Exercise goal: Everything from the first line of the entries below through the line holding "between two rows" must be printed exactly as written.

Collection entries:
* Start *
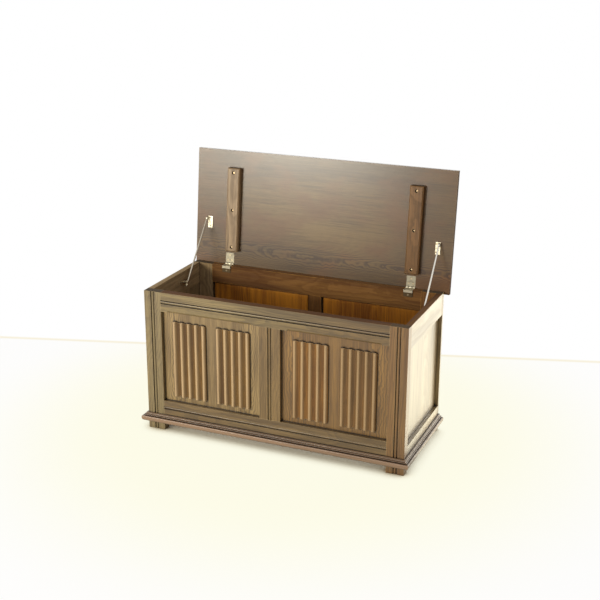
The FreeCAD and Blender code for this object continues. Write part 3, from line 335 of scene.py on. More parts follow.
# %% Oak figure
FIBRES = (9, 330, 2.0)
PORE_DASHES = (26, 1100, 1.0)
STREAKS = (2.2, 55, 3.0)
CLOUD_LENGTH = 2.5        # clouds to a metre along the grain, and across it
CLOUD_WIDTH = 7
CLOUD_DETAIL = 1.5
FIBRE_CONTRAST = 0.8
EARLY_START = (0.0, 0.12)     # the part of a ring over which its early wood comes
EARLY_END = (0.2, 0.75)       # and over which it goes
PORE_EDGE = (0.5, 0.66)       # from where a dash counts as a pore
LATE_PORES = 0.2              # how strongly pores show in the late wood


def oak_figure(finish, board, cut):
    """Three masks of a board: early wood, pores, and light against dark streaks."""
    along, across, depth = board
    shift = chance.uniform(0, FAR)
    in_ring = log_rings(finish, board, cut).fraction()
    early = in_ring.ramp(*EARLY_START) * in_ring.ramp(*EARLY_END, 1.0, 0.0)
    dashes = stretched(finish, board, shift, *PORE_DASHES)
    pores = dashes.ramp(*PORE_EDGE) * (early * (1 - LATE_PORES) + LATE_PORES)
    fibres = stretched(finish, board, shift, *FIBRES) - 0.5
    streaks = stretched(finish, board, shift, *STREAKS) - 0.5
    cloud_place = finish.join(along * CLOUD_LENGTH, across * CLOUD_WIDTH,
                              depth * CLOUD_WIDTH + shift)
    clouds = finish.noise(cloud_place, CLOUD_DETAIL) - 0.5
    tone = streaks * cut["streaks"] + fibres * FIBRE_CONTRAST + clouds * cut["clouds"]
    return early, pores, tone + 0.5


print(round(1000 / PORE_DASHES[1], 2), "mm between two rows of pores")

# %% [markdown]
# ## Wear, dirt, and painted highlight and shade
#
# Dark oak furniture is stained, then waxed, and after years of dusting the arrises are
# rubbed back to paler wood, while wax and dirt stay in the quirks, the narrow grooves
# beside a moulding. Here the paler arrises are also a painted highlight, and the dark in
# the quirks, in corners and between parts is also a painted shade. Both could be painted
# by hand on every piece, but the render engine can find the places by itself: the Bevel
# node sees a convex edge before it is reached, and the Ambient Occlusion node sees how
# closed in a point is. Both work on any shape, so one material serves flat rails and
# carved folds alike. Carved and moulded pieces are rubbed on their crests too, which are
# the parts nearest to the face of the piece, and their paler crests are a painted
# highlight as well.

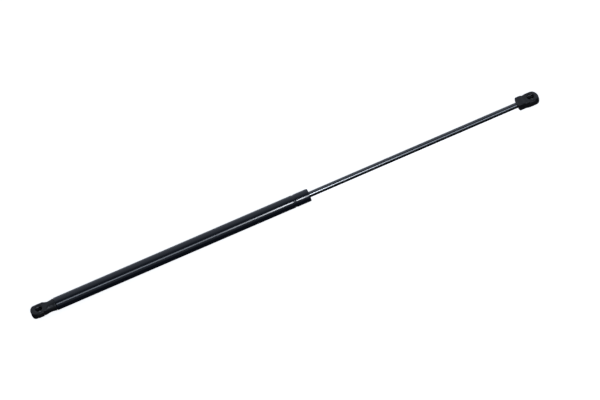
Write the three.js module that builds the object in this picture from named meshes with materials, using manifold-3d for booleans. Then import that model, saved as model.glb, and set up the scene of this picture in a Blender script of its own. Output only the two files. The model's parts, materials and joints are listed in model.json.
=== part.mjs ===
// Gas strut stay, fully extended. Millimetres. X runs along the strut from the tube's ball socket to
// the rod's, +Z is the way both socket mouths open, and the origin is the middle of the overall length,
// on the strut's axis. Until the assembly, X is measured from the centre of the tube socket's ball seat.
// A span is [low X, high X].
import * as THREE from "three";
import { LoftGeometry } from "three/addons/geometries/LoftGeometry.js";
import { mergeVertices } from "three/addons/utils/BufferGeometryUtils.js";
import Module from "manifold-3d";

const wasm = await Module();
wasm.setup();

// ---- Driving dimensions -------------------------------------------------------------------
const BALL_SPACING = 725; // ball seat to ball seat, extended
const ROD_R = 4;
const TUBE_R = 9;
const WALL = 1.3;
const TUBE_SPAN = [23.3, 397];

const ROUND = 32; // facets round a turned piece
const SEAT = 0.15; // gap between stacked pieces
const CLEAR = 0.3; // gap between a piece and the cut it sits in
const RUN = 0.12; // radial gap of a sliding or turning fit

const BORE_R = TUBE_R - WALL;
const FIXED_R = BORE_R - SEAT; // outside of whatever is fixed in the tube

// Tube: an edge rolled in at each end, and a groove that holds the seal and stops the piston
const BASE_LIP_R = 6.6;
const BASE_EDGE_R = 1.6;
const ROD_LIP_R = 5.75;
const ROD_EDGE_R = 1.2;
const GROOVE_X = TUBE_SPAN[1] - 22;
const GROOVE_HALF = 2.2;
const GROOVE_DEPTH = 0.55;

// Base plug, with its threaded stud
const STUD_R = 4;
const STUD_TIP = 9.5;
const CHAMFER = 0.6;
const PLUG_LENGTH = 8;
const PLUG_GROOVE = { near: 2.2, far: 4.8, floor: 5.9 }; // from the plug's outer face

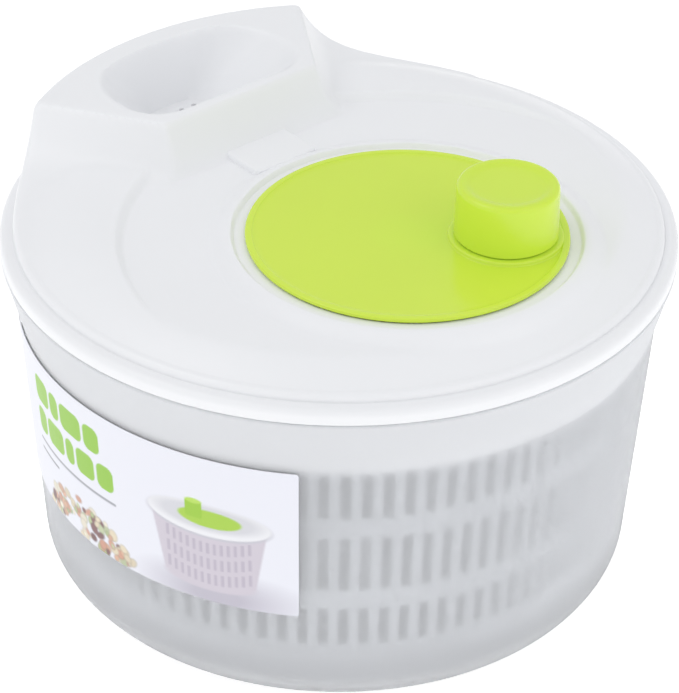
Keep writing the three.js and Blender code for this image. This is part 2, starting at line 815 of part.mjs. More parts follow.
addPiece('bowl', bowl(), 'frosted');
addPiece('bowl_label', bowlLabel(), 'film');
addPiece('basket_bush', basketBush(), 'natural');
addPiece('basket', basket(), 'white');
addPiece('lid', lid(), 'white');
addPiece('crank_bushing', bearingBush(crank_bore, crank_bush_radius, crank_place), 'natural');
addPiece('drive_bushing', bearingBush(drive_bore, drive_bush_radius, [0, 0]), 'natural');
addPiece('drive_pinion', drivePinion(), 'natural');
addPiece('drive_spider', driveSpider(), 'white');
addPiece('drive_washer',
  washer(drive_screw, 6, arm_z - seat_gap - washer_thickness, [0, 0]), 'steel');
addPiece('drive_screw',
  screwUp(arm_z - 2 * seat_gap - washer_thickness, drive_screw, [0, 0]), 'steel');
addPiece('ring_gear', ringGear(), 'natural');
for (let i = 0; i < ring_screws; i++) {
  addPiece(`ring_gear_screw_${i + 1}`,
    screwUp(lug_low - seat_gap, gear_screw, gearScrewPlace(i)), 'steel');
}
addPiece('crank_disc', crankDisc(), 'green');
const crank_washer_z = crank_hub_low - seat_gap - washer_thickness;
addPiece('crank_washer',
  washer(crank_screw, crank_bush_radius + 1.5, crank_washer_z, crank_place), 'steel');
addPiece('crank_screw', screwUp(crank_washer_z - seat_gap, crank_screw, crank_place), 'steel');
addPiece('knob', knob(), 'green');
addPiece('knob_washer',
  washer(knob_screw, knob_washer_radius, knob_washer_z, knob_place, thin_washer), 'steel');
addPiece('knob_screw', screwUp(knob_washer_z - 0.1, knob_screw, knob_place), 'steel');

export default salad_spinner;
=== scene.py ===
"""A crank-driven salad spinner: frosted bowl, slotted basket, domed lid with a funnel, disc and knob."""

import math

import bmesh
import bpy
import numpy as np
from bpy.props import FloatProperty, FloatVectorProperty, IntProperty, PointerProperty
from mathutils import Matrix, Vector


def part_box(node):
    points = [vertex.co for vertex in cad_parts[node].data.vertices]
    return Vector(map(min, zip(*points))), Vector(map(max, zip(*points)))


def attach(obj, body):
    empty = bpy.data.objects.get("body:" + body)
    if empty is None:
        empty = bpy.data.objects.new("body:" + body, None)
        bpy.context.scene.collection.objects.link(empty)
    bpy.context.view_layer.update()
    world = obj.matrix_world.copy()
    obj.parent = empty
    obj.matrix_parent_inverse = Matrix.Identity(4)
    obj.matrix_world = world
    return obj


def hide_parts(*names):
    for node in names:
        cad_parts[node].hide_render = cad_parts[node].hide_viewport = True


bl_info = {
    "name": "Crank salad spinner",
    "version": (1, 0, 0),
    "blender": (4, 5, 0),
    "location": "3D View > Sidebar > Spinner",
    "description": "Builds the fine surfaces and finishes of a salad spinner around its frame",
    "category": "Object",
}

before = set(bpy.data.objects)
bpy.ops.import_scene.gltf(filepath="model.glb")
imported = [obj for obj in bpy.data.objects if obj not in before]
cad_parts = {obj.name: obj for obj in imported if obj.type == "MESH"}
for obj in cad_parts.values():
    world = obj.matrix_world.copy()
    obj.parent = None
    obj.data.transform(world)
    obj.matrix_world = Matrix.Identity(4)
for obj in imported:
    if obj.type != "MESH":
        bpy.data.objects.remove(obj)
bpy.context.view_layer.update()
MM = 0.001
TAU = 2 * math.pi
SEAT_GAP = 0.3 * MM  # between pieces that rest on each other or turn in each other


def low(node):
    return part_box(node)[0]


def high(node):
    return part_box(node)[1]


def middle(node):
    return (low(node) + high(node)) / 2


CRANK_AXIS = middle("crank_bushing").xy
KNOB_AXIS = middle("knob_washer").xy


# ------------------------------------------------------------------ settings
def length(name, description, default):
    return FloatProperty(
        name=name, description=description, default=default, unit="LENGTH", subtype="DISTANCE")


def turn(name, description, degrees):
    return FloatProperty(name=name, description=description, default=math.radians(degrees), subtype="ANGLE")


def number(name, description, default):
    return IntProperty(name=name, description=description, default=default, min=1)


def colour(name, description, default):
    return FloatVectorProperty(name=name, description=description, default=default, size=3, min=0, max=1,
                               subtype="COLOR")


class BowlSizes(bpy.types.PropertyGroup):
    height: length("Height", "Table to rim", high("bowl").z)
    rim: length("Rim radius", "Outside radius of the rim", high("bowl").x)
    collar: length("Collar height", "Height of the flared band below the rim", 23 * MM)
    flare: length("Collar flare", "How far the collar opens outwards", 5.8 * MM)
    taper: length("Wall taper", "How much narrower the wall line is at the table", 7.45 * MM)
    wall: length("Wall", "Thickness of the wall", 2 * MM)
    fillet: length("Base fillet", "Outside rounding at the base", 17 * MM)
    foot: length("Foot width", "Width of the ring that the bowl stands on", 7 * MM)
    foot_rise: length("Foot rise", "Height of the base above the table inside the foot", 1.6 * MM)
    spigot: length("Spigot radius", "Pin that the basket turns on", 6.5 * MM)
    spigot_height: length("Spigot height", "Height of the pin above the floor", 18 * MM)
    segments: number("Segments", "Steps around the bowl", 192)


class LabelSizes(bpy.types.PropertyGroup):
    low: length("Lower edge", "Height of the label's lower edge", low("bowl_label").z)
    high: length("Upper edge", "Height of the label's upper edge", high("bowl_label").z)
    gap: length("Gap", "Film to bowl", 0.3 * MM)
    film: length("Film", "Thickness of the film", 0.3 * MM)
    centre: turn("Middle", "Angle of the label's middle from +X", 185)
    span: turn("Span", "Angle that the label covers", 76)
    columns: number("Columns", "Printed steps along the label", 330)
    rows: number("Rows", "Printed steps up the label", 134)


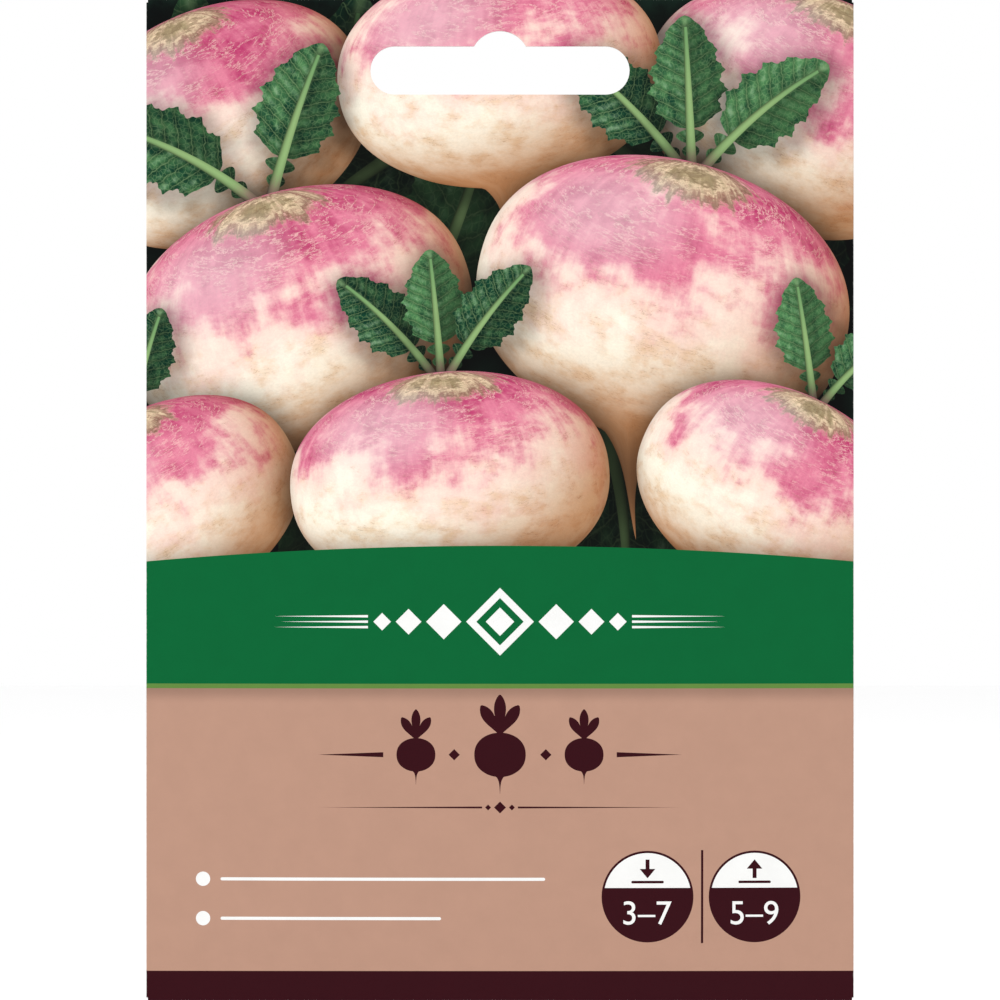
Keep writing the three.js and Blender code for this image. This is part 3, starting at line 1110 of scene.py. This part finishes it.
* End *
Output of the task:
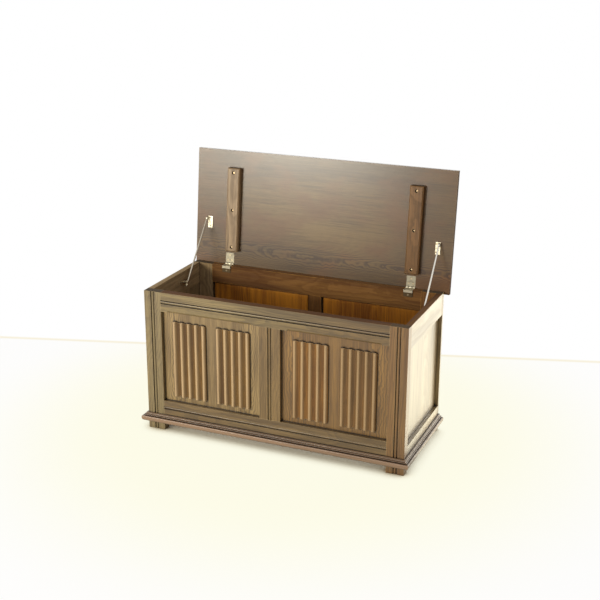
The FreeCAD and Blender code for this object continues. Write part 3, from line 335 of scene.py on. More parts follow.
# %% Oak figure
FIBRES = (9, 330, 2.0)
PORE_DASHES = (26, 1100, 1.0)
STREAKS = (2.2, 55, 3.0)
CLOUD_LENGTH = 2.5        # clouds to a metre along the grain, and across it
CLOUD_WIDTH = 7
CLOUD_DETAIL = 1.5
FIBRE_CONTRAST = 0.8
EARLY_START = (0.0, 0.12)     # the part of a ring over which its early wood comes
EARLY_END = (0.2, 0.75)       # and over which it goes
PORE_EDGE = (0.5, 0.66)       # from where a dash counts as a pore
LATE_PORES = 0.2              # how strongly pores show in the late wood


def oak_figure(finish, board, cut):
    """Three masks of a board: early wood, pores, and light against dark streaks."""
    along, across, depth = board
    shift = chance.uniform(0, FAR)
    in_ring = log_rings(finish, board, cut).fraction()
    early = in_ring.ramp(*EARLY_START) * in_ring.ramp(*EARLY_END, 1.0, 0.0)
    dashes = stretched(finish, board, shift, *PORE_DASHES)
    pores = dashes.ramp(*PORE_EDGE) * (early * (1 - LATE_PORES) + LATE_PORES)
    fibres = stretched(finish, board, shift, *FIBRES) - 0.5
    streaks = stretched(finish, board, shift, *STREAKS) - 0.5
    cloud_place = finish.join(along * CLOUD_LENGTH, across * CLOUD_WIDTH,
                              depth * CLOUD_WIDTH + shift)
    clouds = finish.noise(cloud_place, CLOUD_DETAIL) - 0.5
    tone = streaks * cut["streaks"] + fibres * FIBRE_CONTRAST + clouds * cut["clouds"]
    return early, pores, tone + 0.5


print(round(1000 / PORE_DASHES[1], 2), "mm between two rows of pores")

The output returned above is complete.